[Entries with model source code]
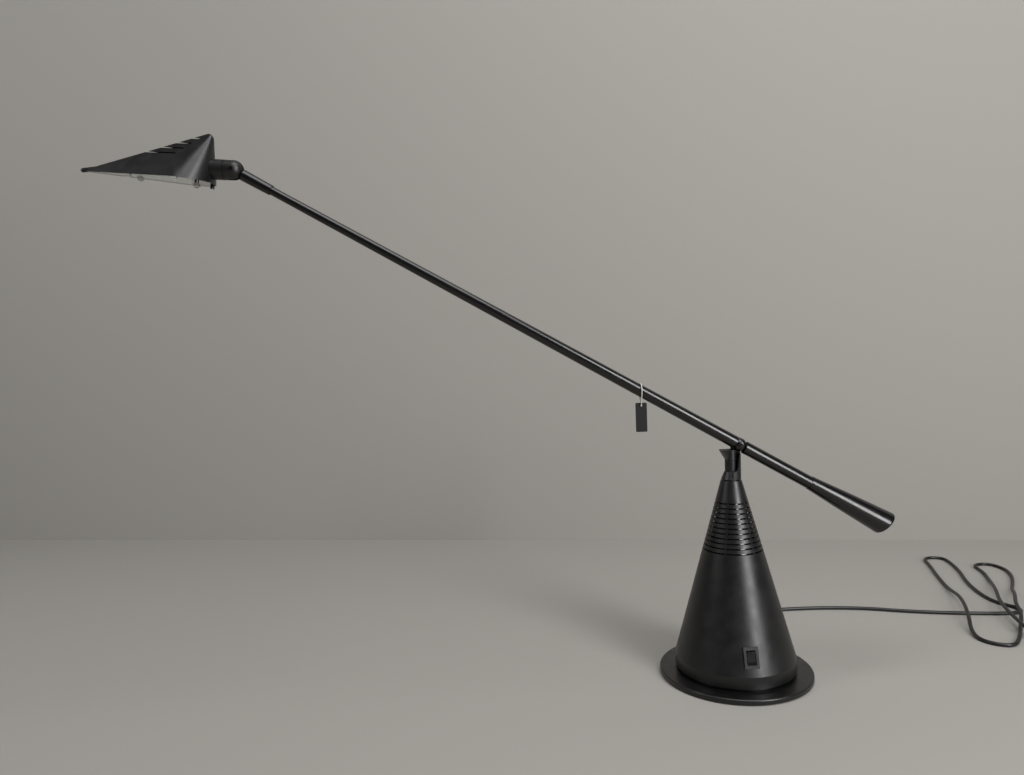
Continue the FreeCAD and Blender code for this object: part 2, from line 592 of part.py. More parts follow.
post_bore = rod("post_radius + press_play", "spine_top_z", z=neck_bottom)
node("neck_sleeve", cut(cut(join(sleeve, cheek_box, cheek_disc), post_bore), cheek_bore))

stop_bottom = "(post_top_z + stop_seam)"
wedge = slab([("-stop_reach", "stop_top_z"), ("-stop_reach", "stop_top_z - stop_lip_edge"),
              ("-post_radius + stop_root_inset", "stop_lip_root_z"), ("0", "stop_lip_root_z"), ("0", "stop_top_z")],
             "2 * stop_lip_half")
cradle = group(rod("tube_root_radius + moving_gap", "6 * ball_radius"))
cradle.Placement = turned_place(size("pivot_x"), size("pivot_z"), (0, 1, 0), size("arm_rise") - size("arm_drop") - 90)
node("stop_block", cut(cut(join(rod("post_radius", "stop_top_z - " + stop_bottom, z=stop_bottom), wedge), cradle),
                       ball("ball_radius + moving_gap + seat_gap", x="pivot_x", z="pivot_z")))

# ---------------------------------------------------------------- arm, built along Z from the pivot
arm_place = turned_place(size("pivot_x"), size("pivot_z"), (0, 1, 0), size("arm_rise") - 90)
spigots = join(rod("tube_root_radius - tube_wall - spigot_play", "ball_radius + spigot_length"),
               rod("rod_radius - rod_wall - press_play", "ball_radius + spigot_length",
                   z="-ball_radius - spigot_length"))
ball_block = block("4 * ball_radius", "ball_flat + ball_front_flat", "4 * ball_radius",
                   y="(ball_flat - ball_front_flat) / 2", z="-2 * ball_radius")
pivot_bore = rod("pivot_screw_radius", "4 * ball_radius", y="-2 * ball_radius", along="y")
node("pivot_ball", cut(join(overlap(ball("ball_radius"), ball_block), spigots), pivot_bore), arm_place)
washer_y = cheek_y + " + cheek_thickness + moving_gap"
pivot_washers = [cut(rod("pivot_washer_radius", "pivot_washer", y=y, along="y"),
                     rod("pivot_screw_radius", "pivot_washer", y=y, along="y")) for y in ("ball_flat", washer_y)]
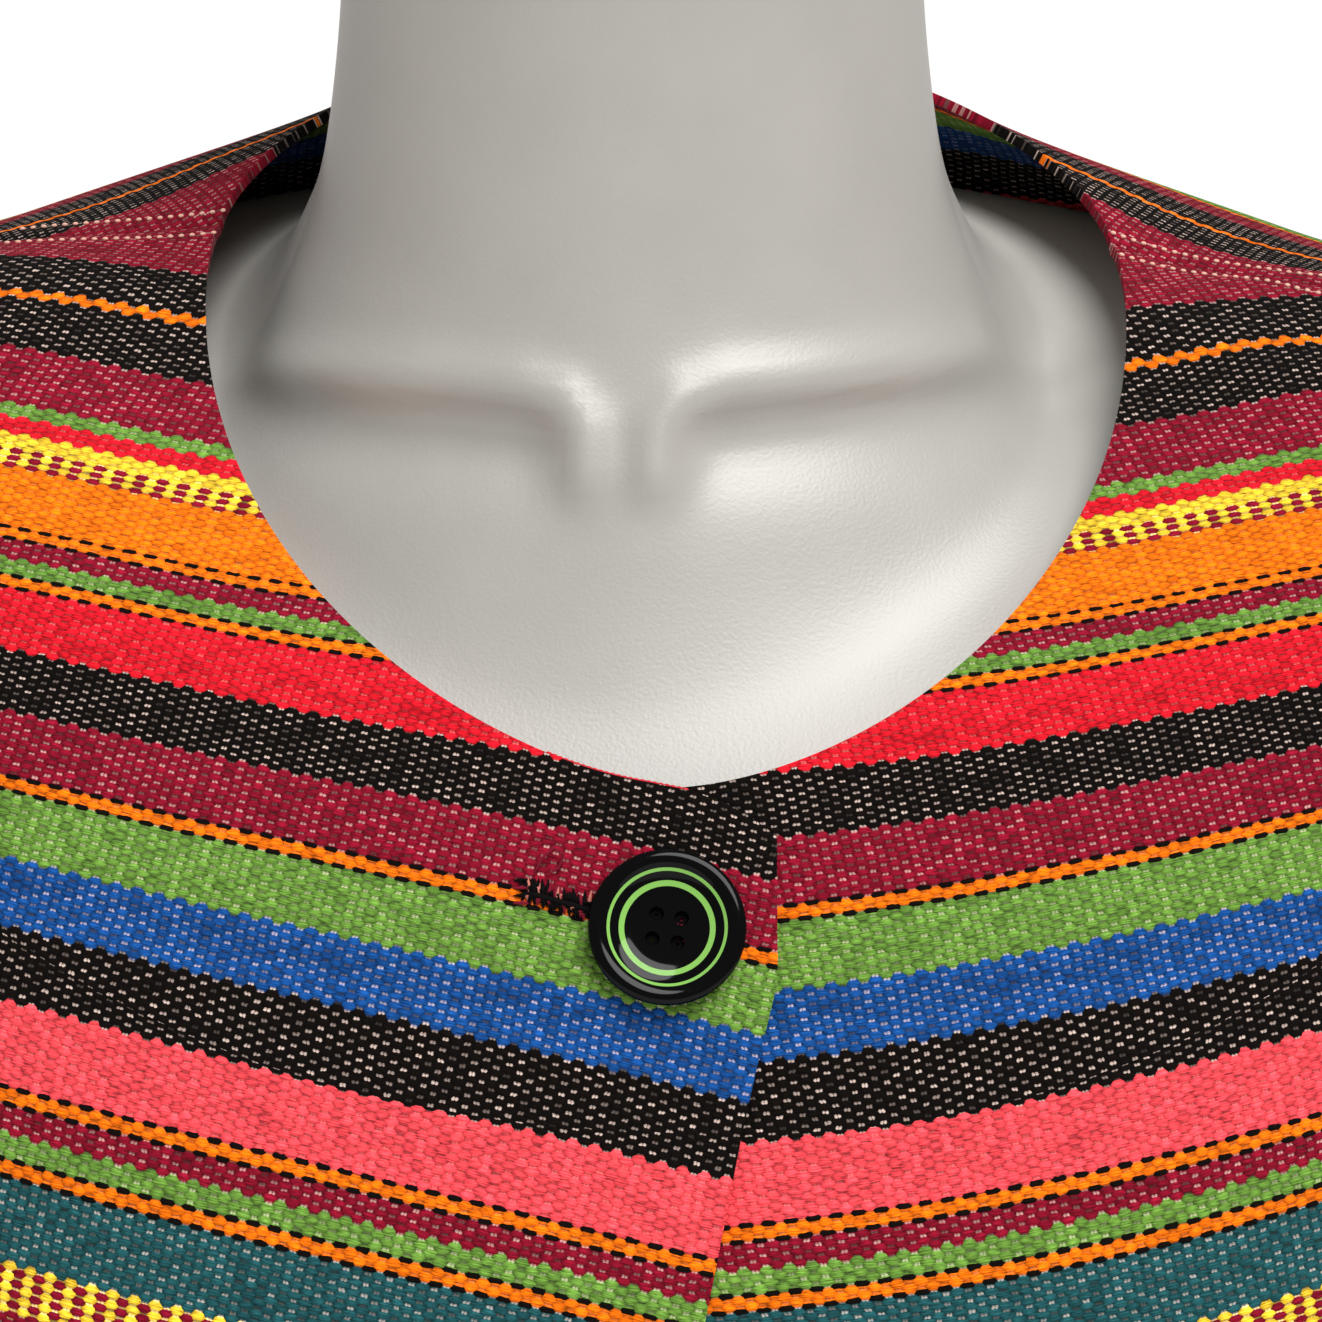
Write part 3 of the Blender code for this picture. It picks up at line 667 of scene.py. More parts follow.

- [TO BE DONE]: Using the data above, return each line exactly as written.

- [IN RESPONSE]:
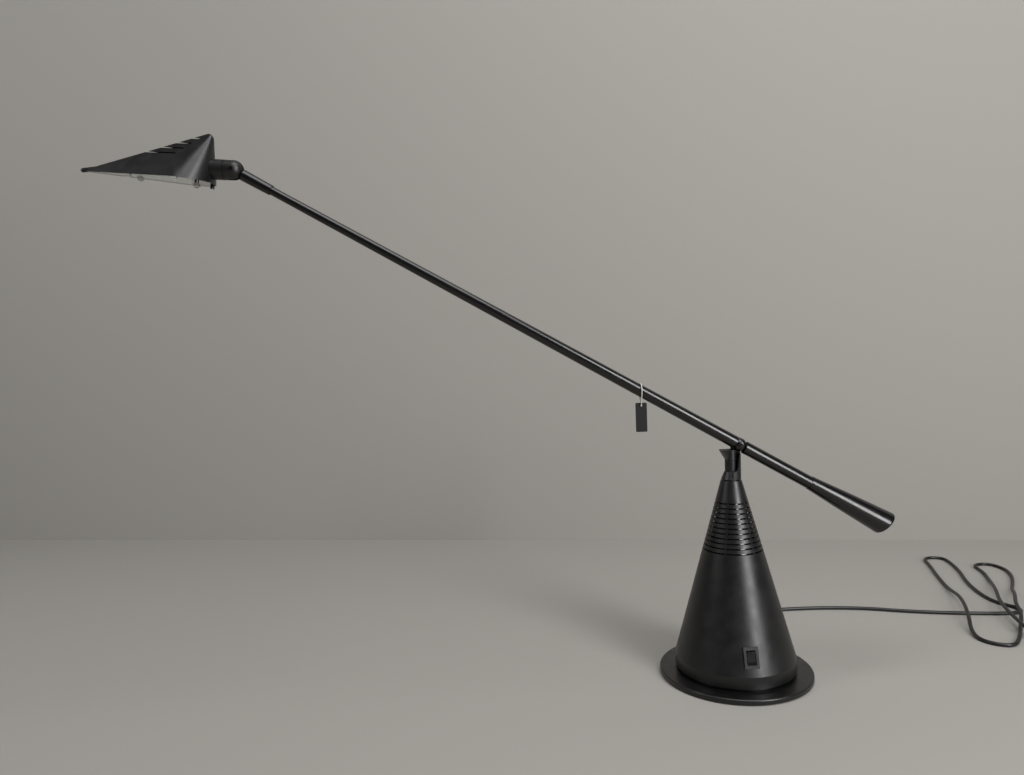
Continue the FreeCAD and Blender code for this object: part 2, from line 592 of part.py. More parts follow.
post_bore = rod("post_radius + press_play", "spine_top_z", z=neck_bottom)
node("neck_sleeve", cut(cut(join(sleeve, cheek_box, cheek_disc), post_bore), cheek_bore))

stop_bottom = "(post_top_z + stop_seam)"
wedge = slab([("-stop_reach", "stop_top_z"), ("-stop_reach", "stop_top_z - stop_lip_edge"),
              ("-post_radius + stop_root_inset", "stop_lip_root_z"), ("0", "stop_lip_root_z"), ("0", "stop_top_z")],
             "2 * stop_lip_half")
cradle = group(rod("tube_root_radius + moving_gap", "6 * ball_radius"))
cradle.Placement = turned_place(size("pivot_x"), size("pivot_z"), (0, 1, 0), size("arm_rise") - size("arm_drop") - 90)
node("stop_block", cut(cut(join(rod("post_radius", "stop_top_z - " + stop_bottom, z=stop_bottom), wedge), cradle),
                       ball("ball_radius + moving_gap + seat_gap", x="pivot_x", z="pivot_z")))

# ---------------------------------------------------------------- arm, built along Z from the pivot
arm_place = turned_place(size("pivot_x"), size("pivot_z"), (0, 1, 0), size("arm_rise") - 90)
spigots = join(rod("tube_root_radius - tube_wall - spigot_play", "ball_radius + spigot_length"),
               rod("rod_radius - rod_wall - press_play", "ball_radius + spigot_length",
                   z="-ball_radius - spigot_length"))
ball_block = block("4 * ball_radius", "ball_flat + ball_front_flat", "4 * ball_radius",
                   y="(ball_flat - ball_front_flat) / 2", z="-2 * ball_radius")
pivot_bore = rod("pivot_screw_radius", "4 * ball_radius", y="-2 * ball_radius", along="y")
node("pivot_ball", cut(join(overlap(ball("ball_radius"), ball_block), spigots), pivot_bore), arm_place)
washer_y = cheek_y + " + cheek_thickness + moving_gap"
pivot_washers = [cut(rod("pivot_washer_radius", "pivot_washer", y=y, along="y"),
                     rod("pivot_screw_radius", "pivot_washer", y=y, along="y")) for y in ("ball_flat", washer_y)]
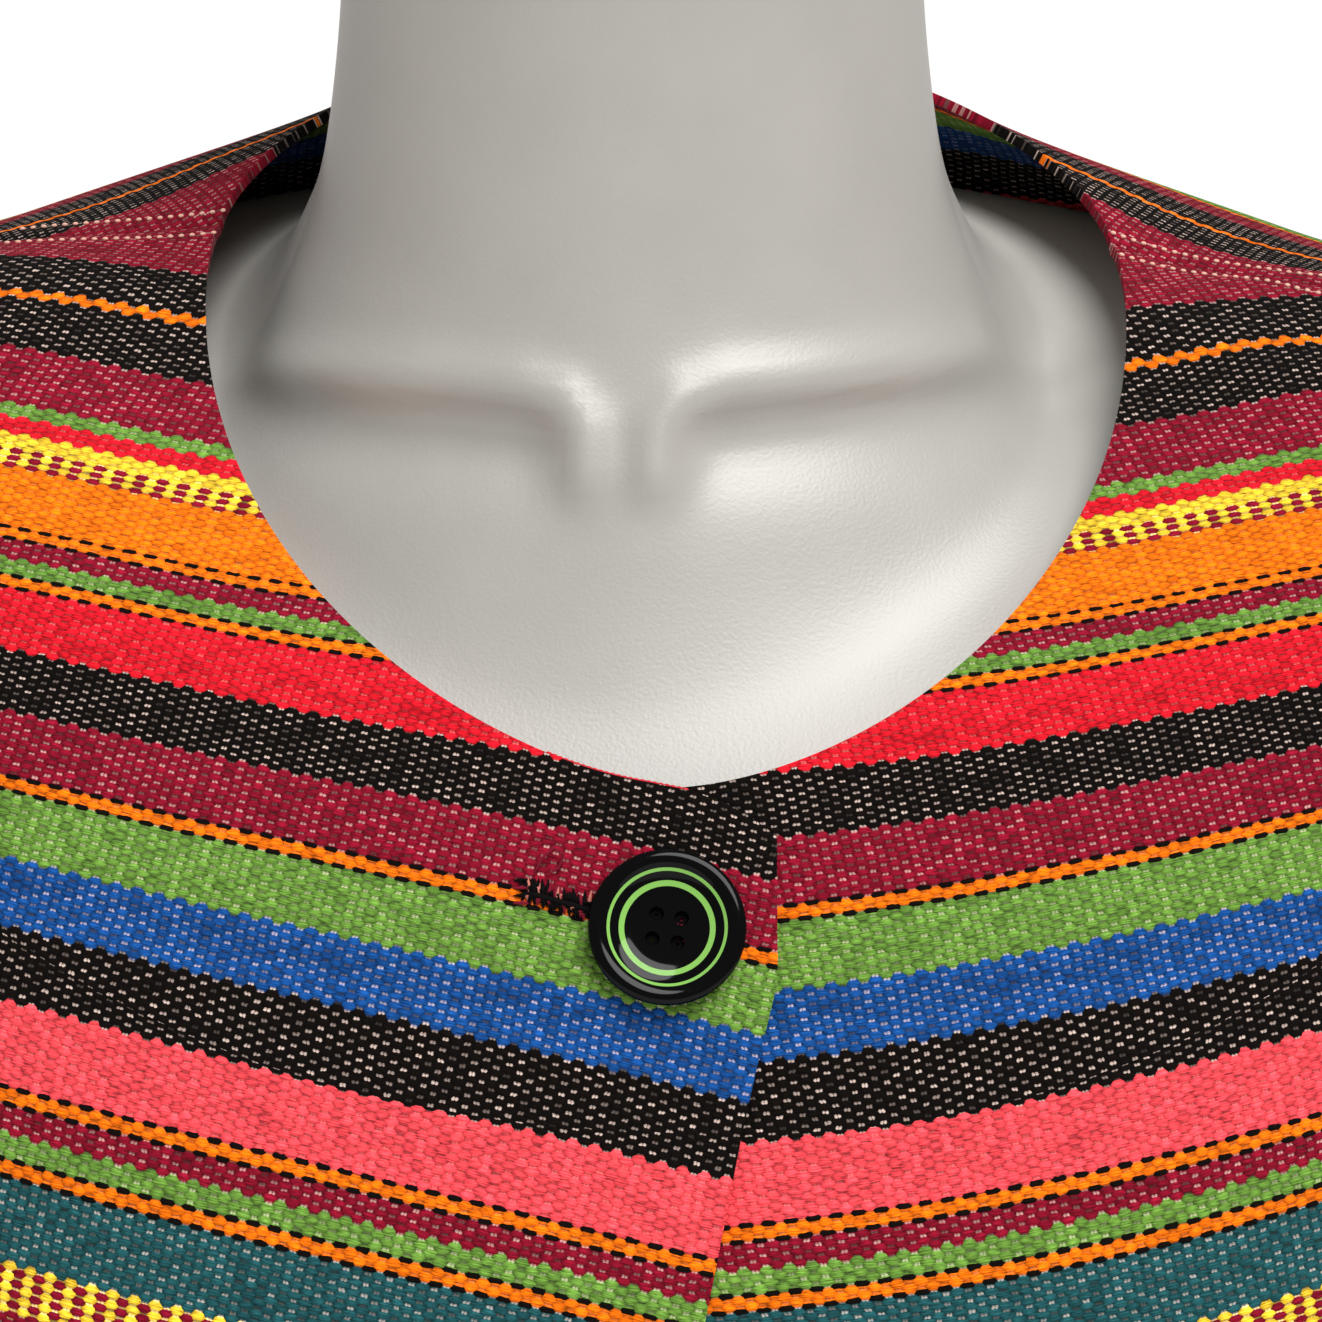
Write part 3 of the Blender code for this picture. It picks up at line 667 of scene.py. More parts follow.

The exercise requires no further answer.